Lawyers for hunger-striking Palestinian prisoner Khalil Awawdeh say he will press ahead with his 168-day fast until he is granted a full release even after the Israeli regime was forced to temporarily freeze the 40-year-old's detention.
Awawdeh’s lawyers made the announcement after an Israeli military court on Friday urgently suspended the administrative detention of the hunger-striking Palestinian.
The Israeli court had earlier in the week rejected an appeal to free Awawdeh despite the worsening of his health condition after 168 days of abstinence from food.
Ahlam Haddad, one of Awawdeh’s lawyers, was quoted by the Palestinian media as saying his “hunger strike will not be suspended because he is asking for his release and not for a freeze of his detention.”
Stressing that her client’s health has been deteriorating and he is seeking to be released, Haddad said Awawdeh has not eaten since March 4, except for a 10-day period in which he received vitamin injections.
The Palestinian Commission of Detainees and Ex-Detainees Affairs derided the Israeli suspension of Awawdeh's detention and called for further pressure on the regime for his full release.

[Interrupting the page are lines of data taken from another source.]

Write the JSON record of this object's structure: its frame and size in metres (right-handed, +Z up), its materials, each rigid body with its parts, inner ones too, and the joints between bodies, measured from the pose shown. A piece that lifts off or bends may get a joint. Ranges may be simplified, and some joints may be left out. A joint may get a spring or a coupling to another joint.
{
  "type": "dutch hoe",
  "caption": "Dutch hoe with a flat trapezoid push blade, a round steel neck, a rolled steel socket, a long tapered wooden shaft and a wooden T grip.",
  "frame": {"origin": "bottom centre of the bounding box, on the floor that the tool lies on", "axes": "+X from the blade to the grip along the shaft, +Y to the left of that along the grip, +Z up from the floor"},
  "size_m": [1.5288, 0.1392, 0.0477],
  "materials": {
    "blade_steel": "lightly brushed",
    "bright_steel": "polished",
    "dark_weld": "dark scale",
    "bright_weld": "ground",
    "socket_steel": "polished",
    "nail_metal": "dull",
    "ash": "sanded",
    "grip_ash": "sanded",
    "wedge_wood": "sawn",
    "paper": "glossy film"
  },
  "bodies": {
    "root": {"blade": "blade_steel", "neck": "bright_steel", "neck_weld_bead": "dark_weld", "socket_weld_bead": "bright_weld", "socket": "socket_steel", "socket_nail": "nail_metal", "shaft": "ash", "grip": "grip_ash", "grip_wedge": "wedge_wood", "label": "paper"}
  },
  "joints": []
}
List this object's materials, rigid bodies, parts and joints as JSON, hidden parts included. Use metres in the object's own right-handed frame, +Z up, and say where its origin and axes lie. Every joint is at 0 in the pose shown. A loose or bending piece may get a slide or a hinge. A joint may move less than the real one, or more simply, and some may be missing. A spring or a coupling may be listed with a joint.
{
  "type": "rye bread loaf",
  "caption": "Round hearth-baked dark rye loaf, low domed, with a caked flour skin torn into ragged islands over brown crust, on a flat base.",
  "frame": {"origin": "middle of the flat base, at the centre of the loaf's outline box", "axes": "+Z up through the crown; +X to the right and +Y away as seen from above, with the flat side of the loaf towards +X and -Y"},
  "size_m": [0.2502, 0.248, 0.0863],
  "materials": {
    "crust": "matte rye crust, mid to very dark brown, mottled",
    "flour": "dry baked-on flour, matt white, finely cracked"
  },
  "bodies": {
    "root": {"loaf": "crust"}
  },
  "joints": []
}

"The decision to suspend prisoner Awawdeh's administrative detention is laughable," the commission said, adding, "We must ignore it in terms of the media and public. What is needed is more pressure on the occupation and the implementation of all means of support for this heroic [hunger] strike.”

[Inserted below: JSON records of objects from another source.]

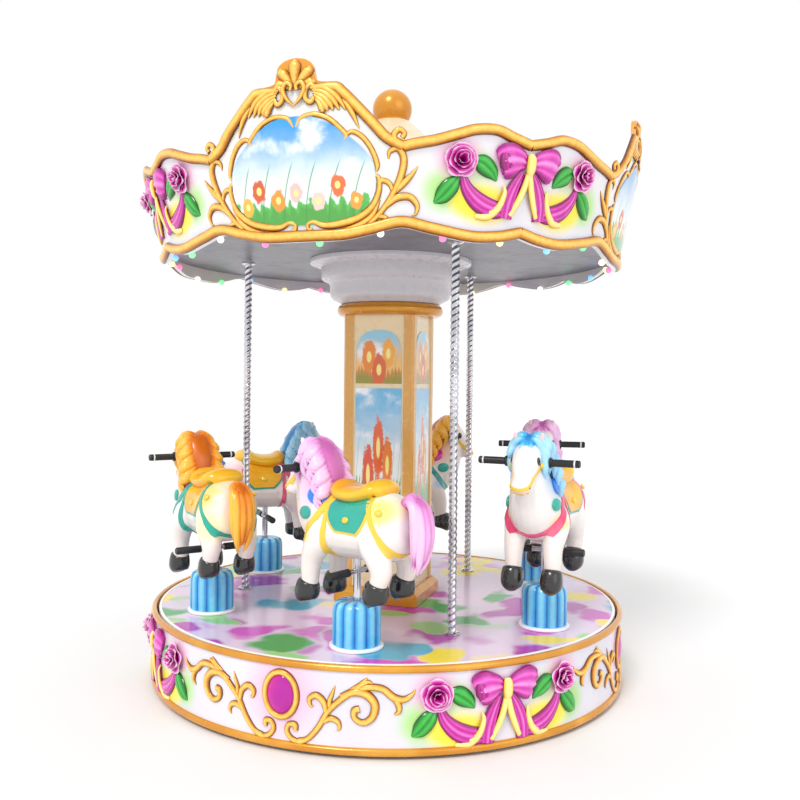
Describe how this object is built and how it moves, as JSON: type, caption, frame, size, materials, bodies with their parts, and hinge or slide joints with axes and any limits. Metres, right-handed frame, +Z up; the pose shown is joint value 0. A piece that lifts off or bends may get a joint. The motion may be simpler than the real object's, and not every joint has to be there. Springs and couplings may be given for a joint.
{
  "type": "children's carousel",
  "caption": "Small round carousel: a turning platform with a square column, a crowned canopy, twisted poles and ponies that rise and sink on pedestals above a round drum base.",
  "frame": {"origin": "on the ground at the middle of the base, on the turning axis", "axes": "+Z up along the turning axis, -Y towards the middle of the first crowned canopy panel, +X towards the second"},
  "size_m": [2.3348, 2.3348, 2.777],
  "materials": {
    "gold": "gold paint on moulded fibreglass",
    "drum_white": "glossy white gelcoat, tinted lavender",
    "fascia_white": "glossy white gelcoat",
    "roof_cream": "cream gelcoat",
    "ceiling_grey": "glossy grey",
    "floor_paint": "glossy painted blobs of purple, yellow, green and teal",
    "column_cream": "cream panels with painted pictures between gold corners",
    "capital_white": "off-white gelcoat",
    "pedestal_blue": "glossy blue with a white flange",
    "pony_white": "glossy painted fibreglass",
    "grip_black": "black rubber grips on a chromed bar",
    "chrome": "polished chrome",
    "frame_black": "black painted steel"
  },
  "bodies": {
    "base": {"base_chassis": "frame_black", "base_drum_wall": "drum_white", "base_top_rim": "gold", "base_bottom_moulding": "gold"},
    "turntable": {"platform": "floor_paint", "column_plinth": "gold", "column_shaft": "column_cream", "column_ring": "gold", "column_capital": "capital_white", "ceiling": "ceiling_grey", "fascia_1": "fascia_white", "fascia_2": "fascia_white", "fascia_3": "fascia_white", "fascia_4": "fascia_white", "roof": "roof_cream", "finial_ball": "gold", "pole_1": "chrome", "pole_2": "chrome", "pole_3": "chrome", "pedestal_1": "pedestal_blue", "pedestal_2": "pedestal_blue", "pedestal_3": "pedestal_blue", "pedestal_4": "pedestal_blue", "pedestal_5": "pedestal_blue", "pedestal_6": "pedestal_blue"},
    "pony_1": {"pony_body_1": "pony_white", "handlebar_1": "grip_black", "lift_rod_1": "chrome"},
    "pony_2": {"pony_body_2": "pony_white", "handlebar_2": "grip_black", "lift_rod_2": "chrome"},
    "pony_3": {"pony_body_3": "pony_white", "handlebar_3": "grip_black", "lift_rod_3": "chrome"},
    "pony_4": {"pony_body_4": "pony_white", "handlebar_4": "grip_black", "lift_rod_4": "chrome"},
    "pony_5": {"pony_body_5": "pony_white", "handlebar_5": "grip_black", "lift_rod_5": "chrome"},
    "pony_6": {"pony_body_6": "pony_white", "handlebar_6": "grip_black", "lift_rod_6": "chrome"}
  },
  "joints": [
    {"name": "turntable_spin", "type": "hinge", "parent": "base", "child": "turntable", "pos_m": [0, 0, 0.273], "axis": [0, 0, 1], "continuous": true},
    {"name": "pony_1_lift", "type": "slide", "parent": "turntable", "child": "pony_1", "axis": [0, 0, 1], "range_m": [-0.035, 0.065]},
    {"name": "pony_2_lift", "type": "slide", "parent": "turntable", "child": "pony_2", "axis": [0, 0, 1], "range_m": [-0.065, 0.035]},
    {"name": "pony_3_lift", "type": "slide", "parent": "turntable", "child": "pony_3", "axis": [0, 0, 1], "range_m": [-0.08, 0.02]},
    {"name": "pony_4_lift", "type": "slide", "parent": "turntable", "child": "pony_4", "axis": [0, 0, 1], "range_m": [-0.065, 0.035]},
    {"name": "pony_5_lift", "type": "slide", "parent": "turntable", "child": "pony_5", "axis": [0, 0, 1], "range_m": [-0.035, 0.065]},
    {"name": "pony_6_lift", "type": "slide", "parent": "turntable", "child": "pony_6", "axis": [0, 0, 1], "range_m": [-0.02, 0.08]}
  ]
}
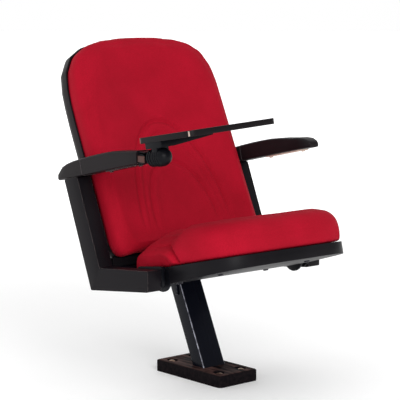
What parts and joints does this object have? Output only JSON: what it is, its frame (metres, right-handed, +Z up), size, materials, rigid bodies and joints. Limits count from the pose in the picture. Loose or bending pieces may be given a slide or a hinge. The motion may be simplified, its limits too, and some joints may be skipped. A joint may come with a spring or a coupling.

The commission warned on Sunday of the possibility that Awawdeh could lose his life as his health condition had drastically deteriorated.
"Prisoner Awawdeh's health condition is getting worse day by day," commission spokesperson Hassan Abed Rabbo said. "He has lost more than half of his body weight, and he feels incredibly weak. His vision is impaired so much so that he could not recognize his wife Dalal Awawdeh as she was visiting him at the Assaf Harofeh hospital."
Human rights organizations also confirmed that the Palestinian prisoner "is at risk of martyrdom at any moment, in light of the occupation's refusal to respond to his demands to end his arbitrary administrative detention, despite the seriousness of his health condition."
Awawdeh, a father of four, is one of several Palestinian prisoners who have gone on prolonged hunger strikes over the years to protest so-called administrative detention, which allows Israel to hold prisoners without charge practically indefinitely.
Thousands of Palestinians are held in Israeli jails. Human rights organizations say Israel violates all the rights and freedoms granted to prisoners by the Geneva Convention. They say administrative detention violates the right to due process since the evidence is withheld from prisoners while they are held for lengthy periods without being charged, tried, or convicted.
Palestinian detainees have continuously resorted to open-ended hunger strikes in an attempt to express outrage at the detentions. Israeli jail authorities keep Palestinian prisoners under deplorable conditions without proper hygienic standards. Palestinian inmates have also been subject to systematic torture, harassment, and repression.